→ Set task
Your task is to write out the complete listing exactly as it is shown.

-- START Given data --

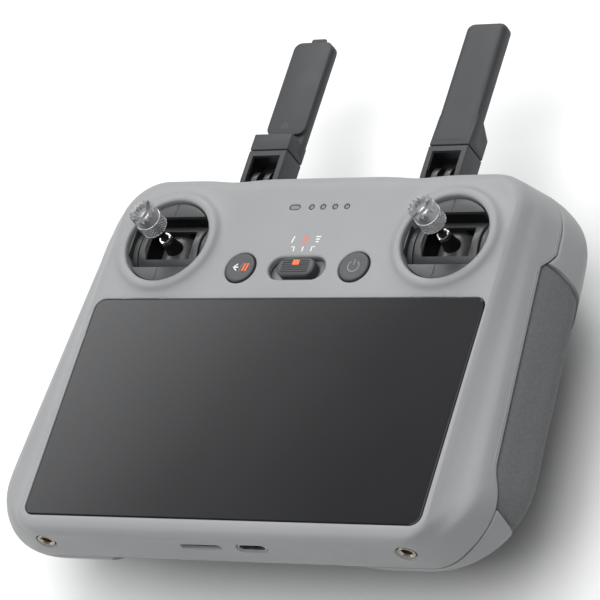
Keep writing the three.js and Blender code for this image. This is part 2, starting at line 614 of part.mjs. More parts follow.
// The forked lower half of an antenna: two legs round the fins and a window over them.
function antennaFork(side) {
  const x = side * ANTENNA.x;
  const { pinY, knuckle, depth, width, partY, windowTop, fork } = ANTENNA;
  const [x0, x1] = [x - width / 2, x + width / 2];
  const front = -depth + knuckle;
  const back = -depth - knuckle;
  const block = rod('x', [pinY, -depth], x0, x1, knuckle, undefined, 32)
    .add(box(x0, x1, pinY, partY - 0.15, back, front));
  const through = box(x - fork / 2, x + fork / 2, pinY - 8, pinY + BASE.finRadius + 0.5, back - 1, front + 1);
  const pocket = box(x - fork / 2, x + fork / 2, pinY, windowTop, back + 2, front + 1);
  const bore = rod('x', [pinY, -depth], x0 - 1, x1 + 1, ANTENNA.pinRadius + GAP, undefined, 12);
  return block.subtract(joinAll([through, pocket, bore]));
}

function bladePlate(side, y0, y1, z0, z1, width) {
  const x = side * ANTENNA.x;
  return plate(x, (y0 + y1) / 2, width, y1 - y0, 2.6, z0, z1);
}

function antennaBlade(side) {
  const x = side * ANTENNA.x;
  const { depth, halfThickness: half, partY, stepLeft, taperStart, taperEnd, bladeWidth, tip, width } = ANTENNA;
  const [front, back] = [-depth + half, -depth - half];
  const rootStart = partY + 0.15;
  const [x0, x1] = [x - width / 2, x + width / 2];
  if (side > 0) {
    const root = sideProfile([
      [rootStart, back], [taperStart, back], [taperEnd, -depth], [taperEnd + 2, -depth], [taperEnd + 2, front],
      [rootStart, front],
    ], x0, x1);
    return root.add(bladePlate(side, rootStart, tip, -depth + 0.15, front, bladeWidth)
      .subtract(box(x - 10, x + 10, rootStart - 1, rootStart + 4, back, front + 1)));
  }
  const root = box(x0, x1, rootStart, stepLeft, back, front);
  const blade = bladePlate(side, rootStart, tip - 1.1, back, -depth - 1.35, bladeWidth)
    .subtract(box(x - 10, x + 10, rootStart - 1, rootStart + 4, back - 1, front));
  return root.add(blade);
}

// The thin cover on the front of the left blade, with a pull tab at its tip.
function antennaCover() {
  const { depth, tip, bladeWidth } = ANTENNA;
  const cover = bladePlate(-1, 101.2, tip - 1.2, -depth - 1.05, -depth - 0.15, bladeWidth);
  const tab = plate(-ANTENNA.x + 1.2, tip - 1.6, 5, 3.2, 0.6, -depth - 1.05, -depth + 0.3);
  return cover.add(tab);
}

// ---- Assembly ----
const device = new THREE.Group();

function addNode(name, solid, materialName) {
  const mesh = new THREE.Mesh(toGeometry(solid), new THREE.MeshStandardMaterial(MATERIALS[materialName]));
  mesh.name = name;
  device.add(mesh);
}

const skin = bodySkin();
addNode('front_shell', frontShell(skin), 'shell');
addNode('rear_shell', rearShell(skin), 'shell');
addNode('screen_glass', screenGlass(), 'glass');
addNode('display_gasket', displayGasket(), 'dark');
addNode('display_panel', displayPanel(), 'dark');
addNode('mid_frame', midFrame(), 'frame');
addNode('main_board', mainBoard(), 'board');
addNode('button_board', buttonBoard(), 'board');
addNode('light_guide', lightGuide(), 'light');
addNode('usb_socket', usbSocket(), 'steel');
addNode('card_socket', cardSocket(), 'steel');
addNode('mode_slider', modeSlider(), 'dark');
addNode('return_button', faceButton(-1), 'dark');
addNode('power_button', faceButton(1), 'dark');
addNode('record_button', topButton(-1), 'dark');
addNode('shutter_button', topButton(1), 'dark');
addNode('antenna_cover_left', antennaCover(), 'antenna');
screwPlaces().forEach((place, i) => addNode(`case_screw_${i + 1}`, caseScrew(place), 'steel'));

for (const [side, word] of [[-1, 'left'], [1, 'right']]) {
  addNode(`grip_${word}`, grip(side), 'grip');
  addNode(`battery_${word}`, battery(side), 'battery');
  addNode(`thread_insert_${word}`, threadInsert(side), 'brass');
  addNode(`gimbal_housing_${word}`, gimbalHousing(side), 'dark');
  addNode(`stick_drum_${word}`, stickDrum(side), 'dark');
  addNode(`stick_roller_${word}`, stickRoller(side), 'dark');
  addNode(`stick_collar_${word}`, stickCollar(side), 'chrome');
  addNode(`stick_knob_${word}`, stickKnob(side), 'aluminium');
  addNode(`dial_${word}`, dial(side), 'dark');
  addNode(`dial_axle_${word}`, dialAxle(side), 'steel');
  addNode(`rear_button_${word}`, backButton(side), 'dark');
  addNode(`antenna_base_${word}`, antennaBase(side), 'antenna');
  addNode(`antenna_pin_${word}`, antennaPin(side), 'steel');
  addNode(`antenna_fork_${word}`, antennaFork(side), 'antenna');
  addNode(`antenna_blade_${word}`, antennaBlade(side), 'antenna');
}

const controller = new THREE.Group();
device.position.set(0, -(BODY_BOTTOM + ANTENNA.tip) / 2, BODY_BACK);
controller.add(device);

export default controller;
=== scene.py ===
import json
import math
from contextlib import contextmanager
from types import SimpleNamespace as Sizes

import bmesh
import bpy
import numpy as np
from mathutils import Matrix, Vector
from mathutils.geometry import delaunay_2d_cdt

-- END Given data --

→ Reply
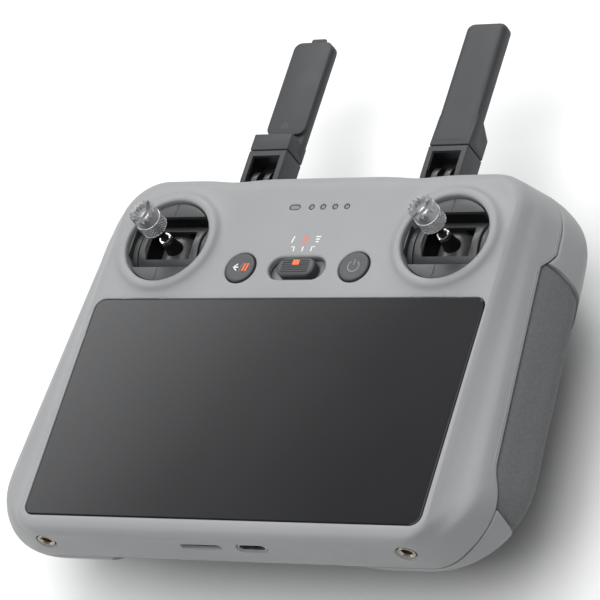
Keep writing the three.js and Blender code for this image. This is part 2, starting at line 614 of part.mjs. More parts follow.
// The forked lower half of an antenna: two legs round the fins and a window over them.
function antennaFork(side) {
  const x = side * ANTENNA.x;
  const { pinY, knuckle, depth, width, partY, windowTop, fork } = ANTENNA;
  const [x0, x1] = [x - width / 2, x + width / 2];
  const front = -depth + knuckle;
  const back = -depth - knuckle;
  const block = rod('x', [pinY, -depth], x0, x1, knuckle, undefined, 32)
    .add(box(x0, x1, pinY, partY - 0.15, back, front));
  const through = box(x - fork / 2, x + fork / 2, pinY - 8, pinY + BASE.finRadius + 0.5, back - 1, front + 1);
  const pocket = box(x - fork / 2, x + fork / 2, pinY, windowTop, back + 2, front + 1);
  const bore = rod('x', [pinY, -depth], x0 - 1, x1 + 1, ANTENNA.pinRadius + GAP, undefined, 12);
  return block.subtract(joinAll([through, pocket, bore]));
}

function bladePlate(side, y0, y1, z0, z1, width) {
  const x = side * ANTENNA.x;
  return plate(x, (y0 + y1) / 2, width, y1 - y0, 2.6, z0, z1);
}

function antennaBlade(side) {
  const x = side * ANTENNA.x;
  const { depth, halfThickness: half, partY, stepLeft, taperStart, taperEnd, bladeWidth, tip, width } = ANTENNA;
  const [front, back] = [-depth + half, -depth - half];
  const rootStart = partY + 0.15;
  const [x0, x1] = [x - width / 2, x + width / 2];
  if (side > 0) {
    const root = sideProfile([
      [rootStart, back], [taperStart, back], [taperEnd, -depth], [taperEnd + 2, -depth], [taperEnd + 2, front],
      [rootStart, front],
    ], x0, x1);
    return root.add(bladePlate(side, rootStart, tip, -depth + 0.15, front, bladeWidth)
      .subtract(box(x - 10, x + 10, rootStart - 1, rootStart + 4, back, front + 1)));
  }
  const root = box(x0, x1, rootStart, stepLeft, back, front);
  const blade = bladePlate(side, rootStart, tip - 1.1, back, -depth - 1.35, bladeWidth)
    .subtract(box(x - 10, x + 10, rootStart - 1, rootStart + 4, back - 1, front));
  return root.add(blade);
}

// The thin cover on the front of the left blade, with a pull tab at its tip.
function antennaCover() {
  const { depth, tip, bladeWidth } = ANTENNA;
  const cover = bladePlate(-1, 101.2, tip - 1.2, -depth - 1.05, -depth - 0.15, bladeWidth);
  const tab = plate(-ANTENNA.x + 1.2, tip - 1.6, 5, 3.2, 0.6, -depth - 1.05, -depth + 0.3);
  return cover.add(tab);
}

// ---- Assembly ----
const device = new THREE.Group();

function addNode(name, solid, materialName) {
  const mesh = new THREE.Mesh(toGeometry(solid), new THREE.MeshStandardMaterial(MATERIALS[materialName]));
  mesh.name = name;
  device.add(mesh);
}

const skin = bodySkin();
addNode('front_shell', frontShell(skin), 'shell');
addNode('rear_shell', rearShell(skin), 'shell');
addNode('screen_glass', screenGlass(), 'glass');
addNode('display_gasket', displayGasket(), 'dark');
addNode('display_panel', displayPanel(), 'dark');
addNode('mid_frame', midFrame(), 'frame');
addNode('main_board', mainBoard(), 'board');
addNode('button_board', buttonBoard(), 'board');
addNode('light_guide', lightGuide(), 'light');
addNode('usb_socket', usbSocket(), 'steel');
addNode('card_socket', cardSocket(), 'steel');
addNode('mode_slider', modeSlider(), 'dark');
addNode('return_button', faceButton(-1), 'dark');
addNode('power_button', faceButton(1), 'dark');
addNode('record_button', topButton(-1), 'dark');
addNode('shutter_button', topButton(1), 'dark');
addNode('antenna_cover_left', antennaCover(), 'antenna');
screwPlaces().forEach((place, i) => addNode(`case_screw_${i + 1}`, caseScrew(place), 'steel'));

for (const [side, word] of [[-1, 'left'], [1, 'right']]) {
  addNode(`grip_${word}`, grip(side), 'grip');
  addNode(`battery_${word}`, battery(side), 'battery');
  addNode(`thread_insert_${word}`, threadInsert(side), 'brass');
  addNode(`gimbal_housing_${word}`, gimbalHousing(side), 'dark');
  addNode(`stick_drum_${word}`, stickDrum(side), 'dark');
  addNode(`stick_roller_${word}`, stickRoller(side), 'dark');
  addNode(`stick_collar_${word}`, stickCollar(side), 'chrome');
  addNode(`stick_knob_${word}`, stickKnob(side), 'aluminium');
  addNode(`dial_${word}`, dial(side), 'dark');
  addNode(`dial_axle_${word}`, dialAxle(side), 'steel');
  addNode(`rear_button_${word}`, backButton(side), 'dark');
  addNode(`antenna_base_${word}`, antennaBase(side), 'antenna');
  addNode(`antenna_pin_${word}`, antennaPin(side), 'steel');
  addNode(`antenna_fork_${word}`, antennaFork(side), 'antenna');
  addNode(`antenna_blade_${word}`, antennaBlade(side), 'antenna');
}

const controller = new THREE.Group();
device.position.set(0, -(BODY_BOTTOM + ANTENNA.tip) / 2, BODY_BACK);
controller.add(device);

export default controller;
=== scene.py ===
import json
import math
from contextlib import contextmanager
from types import SimpleNamespace as Sizes

import bmesh
import bpy
import numpy as np
from mathutils import Matrix, Vector
from mathutils.geometry import delaunay_2d_cdt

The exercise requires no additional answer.